Cependant, des signaux inquiétants existent, notamment une baisse des dons observée en 2018 et surtout, pas d’augmentation du nombre de donneurs vivants, contrairement à ce qui est observé chez certains de nos voisins européens. Le CCNE souhaite donc la poursuite des campagnes d’information sur le don d’organes, dont la gratuité doit être maintenue alors que l’on assiste à leur marchandisation dans certains pays. La collaboration avec le milieu associatif est dans ce domaine une priorité.   Comment s’ouvrir à l’innovation en intelligence artificielle en santé en maîtrisant les risques éthiques associés ? En fixant le cadre des états généraux de la bioéthique, le CCNE l’avait ouvert à deux nouveaux sujets désormais essentiels, le numérique et l’environnement. Ce sont deux domaines qui interagissent désormais avec la santé et dont l’importance pourrait être soulignée dans un propos introductif de la prochaine loi de bioéthique. Le numérique en santé, cela va de la robotique au big data en passant par l’intelligence artificielle, des domaines qui vont profondément transformer l’exercice de la médecine mais aussi la relation entre les patients et leurs soignants. Le CCNE n’est pas inquiet par cela mais met en exergue au moins deux points de vigilance. Le premier, c’est la notion de consentement, notamment celui donné au moment d’entrer dans une grande base de données.

Le "non éthique" serait surtout de freiner l’entrée de la médecine dans l'ère du numérique

Le second, c’est la notion d’inégalité d’accès au numérique, notamment pour les personnes vulnérables, âgées ou défavorisées.

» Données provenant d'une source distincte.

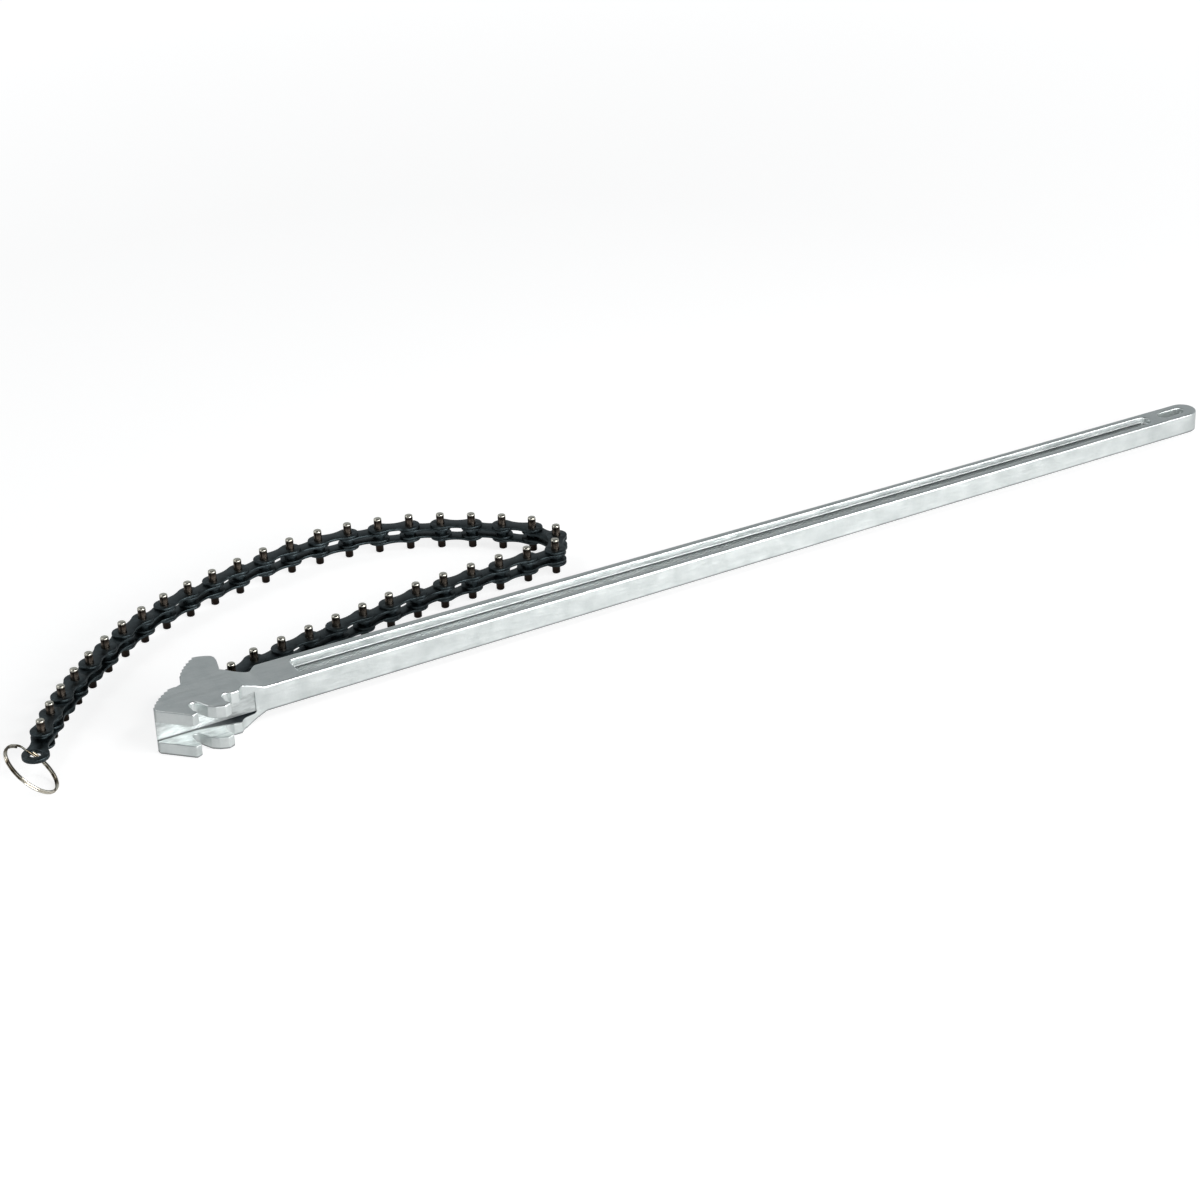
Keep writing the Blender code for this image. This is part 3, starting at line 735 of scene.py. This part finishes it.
def make_plate(low, thickness, holes, far_radius=EYE_RADIUS):
    bpy.ops.mesh.primitive_circle_add(
        vertices=EYE_POINTS, radius=EYE_RADIUS, fill_type="NGON", location=(0, 0, low),
        rotation=(0, 0, math.pi / EYE_POINTS),
    )
    plate = bpy.context.object
    bpy.ops.object.transform_apply(location=True, rotation=True, scale=True)
    bpy.ops.object.mode_set(mode="EDIT")
    select_parts(plate, "verts", lambda corner: corner.co.x > 0)
    bpy.ops.transform.resize(value=(far_radius / EYE_RADIUS,) * 3, center_override=(0, 0, low))
    bpy.ops.transform.translate(value=(PITCH, 0, 0))
    select_parts(plate, "edges", lambda edge: edge.calc_length() > LONG_SIDE)
    bpy.ops.mesh.subdivide(number_cuts=WAIST_POINTS)
    outline = bmesh.from_edit_mesh(plate.data)
    for corner in outline.verts:
        if 0 < corner.co.x < PITCH:
            corner.co.y = math.copysign(plate_half_width(corner.co.x, far_radius), corner.co.y)
    bmesh.update_edit_mesh(plate.data)
    bpy.ops.mesh.select_all(action="SELECT")
    bpy.ops.mesh.extrude_region_move(TRANSFORM_OT_translate={"value": (0, 0, thickness)})
    bpy.ops.mesh.select_all(action="SELECT")
    bpy.ops.mesh.normals_make_consistent(inside=False)
    bpy.ops.object.mode_set(mode="OBJECT")
    for x, radius in holes:
        drill(plate, x, radius)
    ease_corners(plate, STAMPED_EDGE, 2)
    plate.data.materials.append(blackened)
    return plate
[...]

Pour ne prendre qu’un exemple simple, il ne faudrait pas que ces personnes soient demain en difficulté pour prendre un rendez-vous à l’hôpital ou chez leur médecin ! Le CCNE propose que soit inscrit au niveau législatif le principe fondamental d’une garantie humaine du numérique en santé, c’est-à-dire la supervision humaine de toute utilisation du numérique en santé, et l’obligation d’instaurer, pour toute personne le souhaitant et à tout moment, la possibilité d’un contact humain en mesure de lui transmettre l’ensemble des informations concernant les modalités d’utilisation du numérique dans le cadre de son parcours de soins. Pour conclure sur cette question du numérique en santé, le "non éthique" serait surtout de freiner l’entrée de la médecine dans cette ère du numérique, si prometteuse pour chacun de nous.